From the above equation, we get $$2x+25=0$$ and $$x-12=0$$.

Then, $$x-12=0$$ gives $$x=12$$ and $$2x+25=0$$ gives $$x=-\frac{25}{2}$$. But $$x=-\frac{25}{2}$$ cannot be considered, because length does not take negative values.

Therefore, the breadth of the hall is $$12\;\text{meters}$$, and the length of the hall is $$\left ( 2\times 12+1 \right ) \;\text{meter}=25\;\text{meters}$$.

**Worked examples of using the factorisation method**

**Example 1: **Find the root of the equation $$x^ {2} +5x+6=0$$ by factorisation.

**Step 1: Factorise the given quadratic equation by splitting the middle term.**

$$x^{2} +5x+6=x^ {2} +\left (3x+2x \right) +6$$

$$x^{2} +3x+2x+6 = 0$$

$$x\left (x+3 \right) +2\left (x+3 \right)$$

$$=\left (x+3 \right) \left (x+2 \right)$$

**Step 2: Put each factor equal to zero.**

$$x+3=0$$ or $$x+2=0$$

Now, $$x+3=0$$ gives $$x=-3$$, and $$x+2=0$$ gives $$x=-2$$.

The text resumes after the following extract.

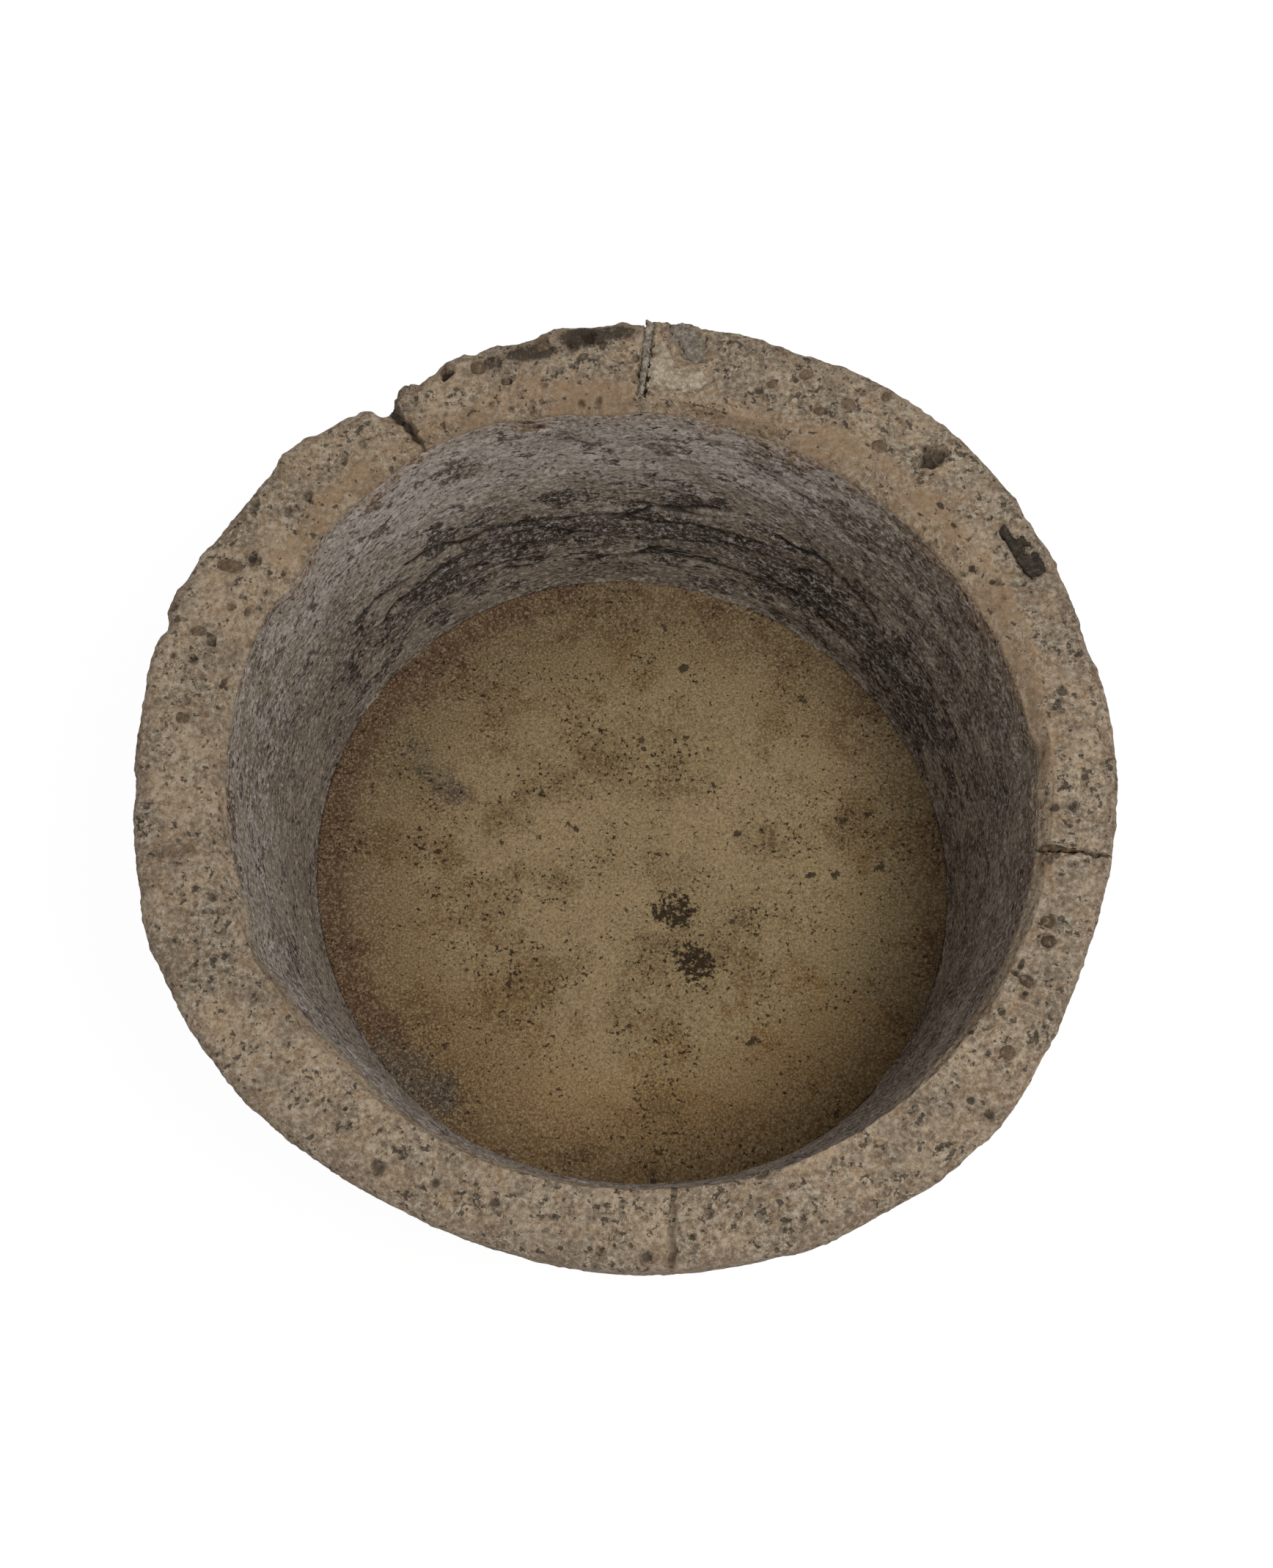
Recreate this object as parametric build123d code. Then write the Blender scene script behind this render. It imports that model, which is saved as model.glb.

**Step 3: Answer in the preferred notation.**

So, $$x=-3$$ and $$x=-2$$ are the roots of the given equation.

**Example 2: **By using factorisation, solve the quadratic equation $$2x^{2}-6x+4= 0$$.

**Step 1: Divide both the sides of the equation by 2.**

$$x^ {2}-3x+2= 0$$

**Step 2: Factorise the given quadratic equation by splitting the middle term.**

$$x^{2}-3x+2=x^ {2}-2x-x+2$$

$$x\left (x-2 \right)-1\left (x-2 \right) = 0$$

$$\left (x-2 \right) \left (x-1 \right)=0$$

$$\left (x-2 \right) \left (x-1 \right)=0$$

**Step 3: Put each factor equal to zero.**

$$x-2=0$$ or $$x-1=0$$

Now, $$x-2=0$$ gives $$x=2$$, and $$x-1=0$$ gives $$x=1$$.

**Step 4: Answer in the preferred notation.**

Therefore, $$x=2$$ and $$x=1$$ are the roots of the given quadratic equation.

**Example 3**: Find the root of the quadratic equation $$\left (x+2 \right)^{2}-9=0$$ by factorisation.

**Step 1: Simplify the equation to change it into the general form.**

$$\left (x+2 \right)^{2}-9 =x^ {2}+4x+4-9$$

$$x^ {2} +4x-5 = 0$$

**Step 2: Factorise the given quadratic equation by splitting the middle term.**

$$x^ {2} +4x-5=x^ {2} +5x-x-5$$

$$x\left (x+5 \right)-\left (x+5 \right)=0$$

$$\left (x+5 \right) \left (x-1 \right)=0$$

**Step 3: Put each factor equal to zero.**

$$x+5=0$$ or $$ x-1=0$$

Now, $$x+5=0$$ gives $$x=-5$$, and $$x-1=0$$ gives $$x=1$$.

**Step 4: Answer in preferred notation.**

$$x=-5$$ or $$x=$$1 are the roots of the given quadratic equation.